I'll only ask them that question if you provide me with your real name and your bishop's and stake president's phone number. You can send the information in a PM. It'll be our little secret.
Re: Ten Questions - Interview with the Stake Presidency
Posted: Fri Feb 15, 2008 4:00 am
by _the road to hana
William Schryver wrote:I acknowledge that those are very good questions.

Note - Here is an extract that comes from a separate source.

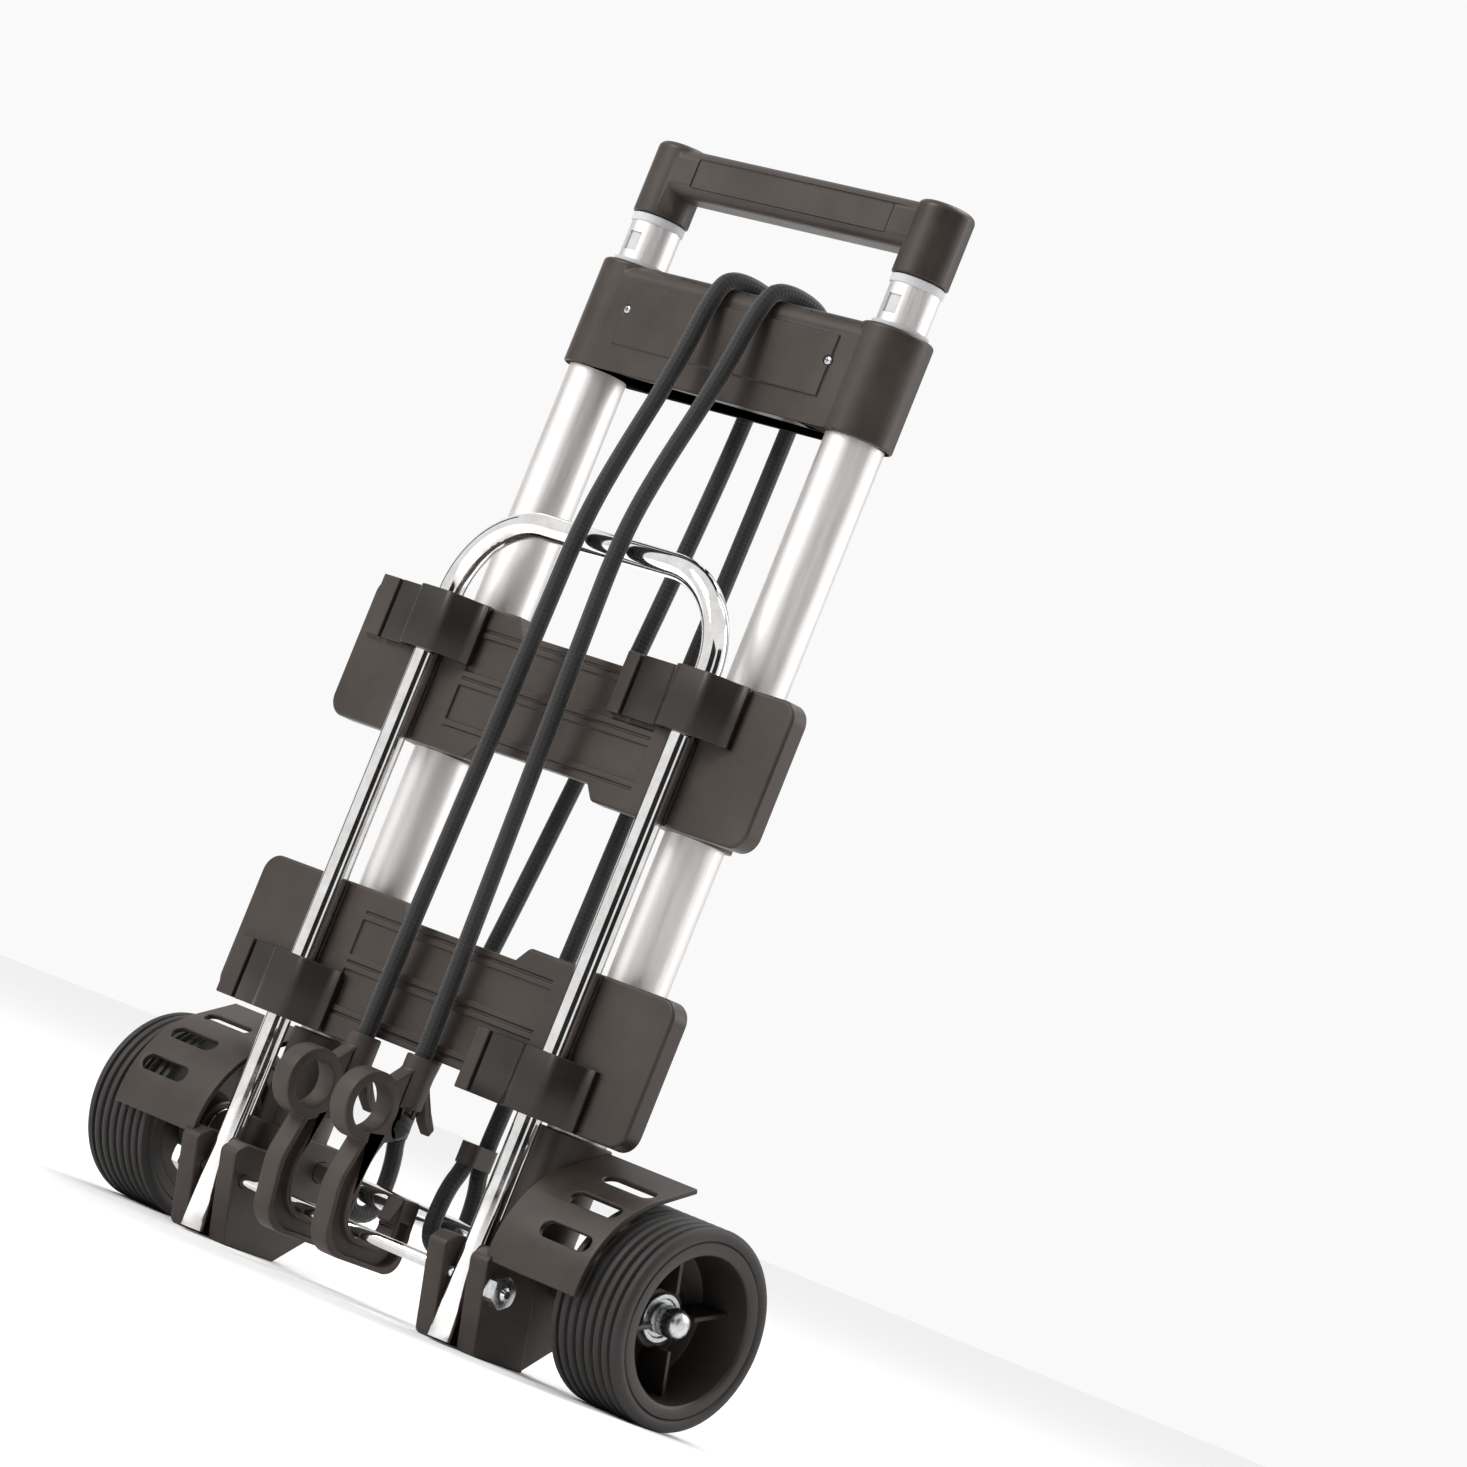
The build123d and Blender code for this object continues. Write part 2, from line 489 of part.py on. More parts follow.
def cord_hook(x):
    half = HOOK_HALF
    ring_y, ring_z = PLATE_Y + FINGER_RING[0], FINGER_RING[1]
    socket_y = PLATE_Y + SOCKET_AXIS_Y
    points = [(PLATE_Y + y, z) for y, z in J_LINE]
    face = strip_face(points, J_BENDS, J_THICK, lambda u, v: (x - half, u, v))
    hook = extrude(face, amount=2 * half, dir=(1, 0, 0))
    barb = [(PLATE_Y + y, z) for y, z in ((12.2, 50), (22.9, 50), (25, 34), (9.5, 38))]
    hook += side_profile(barb, (x - half + 1, x + half - 1))
    hook += crosswise((x - half, x + half), ring_y, ring_z, RING_R_OUT)
    arm = [(-24, 92), (-12, 104), (-4, 106), (3, 90), (-6, 72), (-20, 66)]
    hook += side_profile([(PLATE_Y + y, z) for y, z in arm], (x - 4, x + 4))
    tab = [(0, 98), (8, 84), (14, 79), (16, 83), (10, 90), (3, 100)]
    hook += side_profile([(PLATE_Y + y, z) for y, z in tab], (x - 3, x + 3))
    hook += upright(x, socket_y, CORD_SOCKET_Z, 7.6)
    hook -= crosswise((x - 9, x + 9), ring_y, ring_z, RING_R_IN)
    hook -= upright(x, socket_y, (80, 120), CORD_R + 0.6)
    hook -= Pos(x, socket_y, KNOT_Z) * Sphere(KNOT_R + 0.4)
    recess = strip_face(points, J_BENDS, J_THICK - 5, lambda u, v: (x, u, v))
    keep = crosswise((x - 9, x + 9), ring_y, ring_z, RING_R_OUT + 1)
    keep += box((x - 9, x + 9), (PLATE_Y - 40, PLATE_Y + 40), (40, 120)) & box(
        (x - 9, x + 9), (PLATE_Y + 2, PLATE_Y + 40), (34, 120))
    for shift, way in ((half - RECESS_DEEP, 1), (-half, 1)):
        pocket = extrude(Pos(shift, 0, 0) * recess, amount=RECESS_DEEP, dir=(way, 0, 0))
        hook -= pocket - keep
    return hook


# ---- elastic cords: knot, hook socket, over the toe bar and the top, round the axle --
LOOP_X = {"left": -34.0, "right": 22.0}
CORD_ROUTE = {
    "right": [
        (11, -4.6, 86), (11, -5.6, 132), (13.4, -11.0, 240), (15.2, -15.4, 318),
        (16.0, -16.8, 353), (16.8, -13.2, 384), (18.2, 1.0, 440), (18.6, 7.0, 478),
        (18.4, 15.0, 489.2), (20.0, 43.0, 489.2), (21.0, 51.0, 478), (22.4, 50.4, 430),
        (23, 47.4, 300), (22.6, 45.4, 180), (22.2, 43.6, 108), (22, 42.6, 76),
        (22, 48.6, 60), (22, 48.6, 35.0), (22, 28.2, 35.0), (22, 28.2, 60), (22, 34.2, 74), (22, 34.4, 82)],
    "left": [
        (-28, -4.6, 86), (-27.4, -5.6, 132), (-19, -11.0, 240), (-12.6, -15.4, 318),
        (-10.6, -16.8, 353), (-9.6, -13.2, 384), (-9.8, 1.0, 440), (-11.2, 7.0, 478),
        (-11.8, 15.0, 489.2), (-9.4, 43.0, 489.2), (-7.0, 51.0, 478), (-4.6, 50.4, 430),
        (-11, 47.4, 300), (-22, 45.4, 180), (-30.6, 43.6, 108), (-34, 42.6, 76),
        (-34, 48.6, 60), (-34, 48.6, 35.0), (-34, 28.2, 35.0), (-34, 28.2, 60), (-34, 34.2, 74), (-34, 34.4, 82)],
}
EDGE_ARCS = {7: 14.0, 8: 12.0, 9: 12.0, 10: 14.0, 17: 9.8, 18: 9.8}  # over the top, round the axle


def corner_radii(route):
    """Each arc is as large as its two runs allow, except where the cord rounds an edge."""
    radii = []
    for i in range(1, len(route) - 1):
        before, here, after = [Vector(*p) for p in route[i - 1:i + 2]]
        run_in, run_out = here - before, after - here
        turn = math.radians(run_in.get_angle(run_out))
        largest = 0.45 * min(run_in.length, run_out.length) / math.tan(turn / 2)
        radii.append(min(EDGE_ARCS.get(i, largest), largest))
    return radii


def elastic_cord(side):
    route = [(x, PLATE_Y + y, z) for x, y, z in CORD_ROUTE[side]]
    radii = corner_radii(route)
    path = FilletPolyline(*route, radius=radii)
    solid = sweep(Plane(path @ 0, z_dir=path % 0) * Circle(CORD_R), path=path)
    print(side, "cord radii", [round(r, 1) for r in radii])
    wanted = math.pi * CORD_R ** 2 * path.length
    print(side, "cord length", round(path.length, 1), "volume", round(solid.volume), "of", round(wanted))
    return solid


knots, ferrules = [], []
for side, sign in SIDES:
    save(cord_hook(HOOK_X[side]), "cord_hook_" + side)
    cord = elastic_cord(side)
    save(cord, "elastic_cord_" + side)
    start = (HOOK_X[side], PLATE_Y + SOCKET_AXIS_Y)
    knot = Pos(start[0], start[1], KNOT_Z) * Sphere(KNOT_R) - upright(*start, (86, 92), 20)
    knots.append(knot)
    crimp = box((LOOP_X[side] - 5.4, LOOP_X[side] + 5.4), (PLATE_Y + 29.0, PLATE_Y + 47.8), (74, 84))
    crimp = fillet(crimp.edges().filter_by(Axis.Z), 5) - cord
    ferrules.append(crimp)
save(Compound(knots), "cord_knots")
save(Compound(ferrules), "cord_crimps")
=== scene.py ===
# %% [markdown]
# # A folding luggage cart
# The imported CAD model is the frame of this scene: it says where every piece is, how large it
# is and what it moves with. We load it first and keep its box. Lengths are in metres, as
# everywhere in Blender.

# %% Load the frame
import bmesh
import bpy
import json
from math import cos, pi, radians, sin
from mathutils import Matrix, Vector
from mathutils.bvhtree import BVHTree

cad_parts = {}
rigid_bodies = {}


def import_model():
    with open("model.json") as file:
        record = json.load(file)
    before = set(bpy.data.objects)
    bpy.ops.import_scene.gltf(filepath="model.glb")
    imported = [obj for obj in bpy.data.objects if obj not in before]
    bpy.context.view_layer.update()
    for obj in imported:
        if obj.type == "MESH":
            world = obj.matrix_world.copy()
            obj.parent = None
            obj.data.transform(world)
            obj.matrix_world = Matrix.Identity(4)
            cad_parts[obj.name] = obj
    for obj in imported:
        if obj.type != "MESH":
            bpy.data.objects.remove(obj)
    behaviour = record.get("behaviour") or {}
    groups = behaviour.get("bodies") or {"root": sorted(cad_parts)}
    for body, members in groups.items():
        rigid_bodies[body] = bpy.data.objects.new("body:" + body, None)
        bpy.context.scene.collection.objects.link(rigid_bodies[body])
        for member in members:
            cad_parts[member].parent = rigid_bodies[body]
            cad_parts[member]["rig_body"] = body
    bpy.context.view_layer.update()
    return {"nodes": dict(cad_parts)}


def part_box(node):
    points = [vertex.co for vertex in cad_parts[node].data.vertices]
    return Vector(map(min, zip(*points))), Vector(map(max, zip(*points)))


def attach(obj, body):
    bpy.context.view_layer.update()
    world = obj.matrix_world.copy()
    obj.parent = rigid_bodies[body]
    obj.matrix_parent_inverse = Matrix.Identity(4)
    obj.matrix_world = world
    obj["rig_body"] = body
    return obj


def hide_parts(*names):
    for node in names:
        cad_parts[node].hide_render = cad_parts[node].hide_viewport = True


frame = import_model()
MM = 0.001
SIDES = (("left", -1), ("right", 1))


# %% [markdown]
# ## Places and sizes
# From those corners come the tube axes, the axle, the pivot and the faces that the new
# pieces meet.

# %% Places, read from the frame
def low(node):
    return Vector(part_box(node)[0])


def high(node):
    return Vector(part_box(node)[1])


def middle(node):
    return (low(node) + high(node)) / 2


axle_at = middle("axle")
pivot_at = middle("pivot_bolt")
tube_at = {side: middle("outer_tube_" + side) for side, sign in SIDES}
wheel_radius = (high("tyre_right").z - low("tyre_right").z) / 2
print("axle", tuple(round(v / MM, 1) for v in axle_at))
print("wheel radius", round(wheel_radius / MM, 1))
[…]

However, I kind of have something a little different in mind.
1. (the question you gave as example)
2. Why does the Church continue to portray Joseph Smith as the husband of one wife, Emma Smith, and their marriage as a monogamous one, including in official LDS teaching materials, when the Church's own genealogical database clearly documents several marriages, including to women who were already married to other men?
3. Do you believe there was ever an official doctrine of a "curse of Cain" that lead to the priesthood being withheld from black males until 1978?
4. Why does the LDS Church now want to be considered "Christian" when early leaders of the LDS Church were quick to openly decry Christianity?
5. Which of the several accounts of Joseph Smith's First Vision do you consider to be most correct, and why?
6. Which do you think is more likely: (1) the Church will give women the priesthood, or (2) the Church will more openly embrace gays and lesbians and be supportive of those in same-sex relationships?
7. Do you expect that the lack of archeological evidence for the Book of Mormon will eventually lead to a less literal view of the book as history?
8. How do you account for wholesale lifts of passages of the King James Bible in the Book of Mormon?
9. Why would someone who had been told by God the Father and Jesus Christ to not join any other church then go and affiliate with the Methodists?
10. Does Joseph Smith's involvement as a treasure seeker and money digger complicate the story of the restoration, or is it critical to its implementation?
Posted: Fri Feb 15, 2008 4:04 am
by _John Larsen
I don't understand why you think the answers provided by your stake president are a thing of interest. Who is he?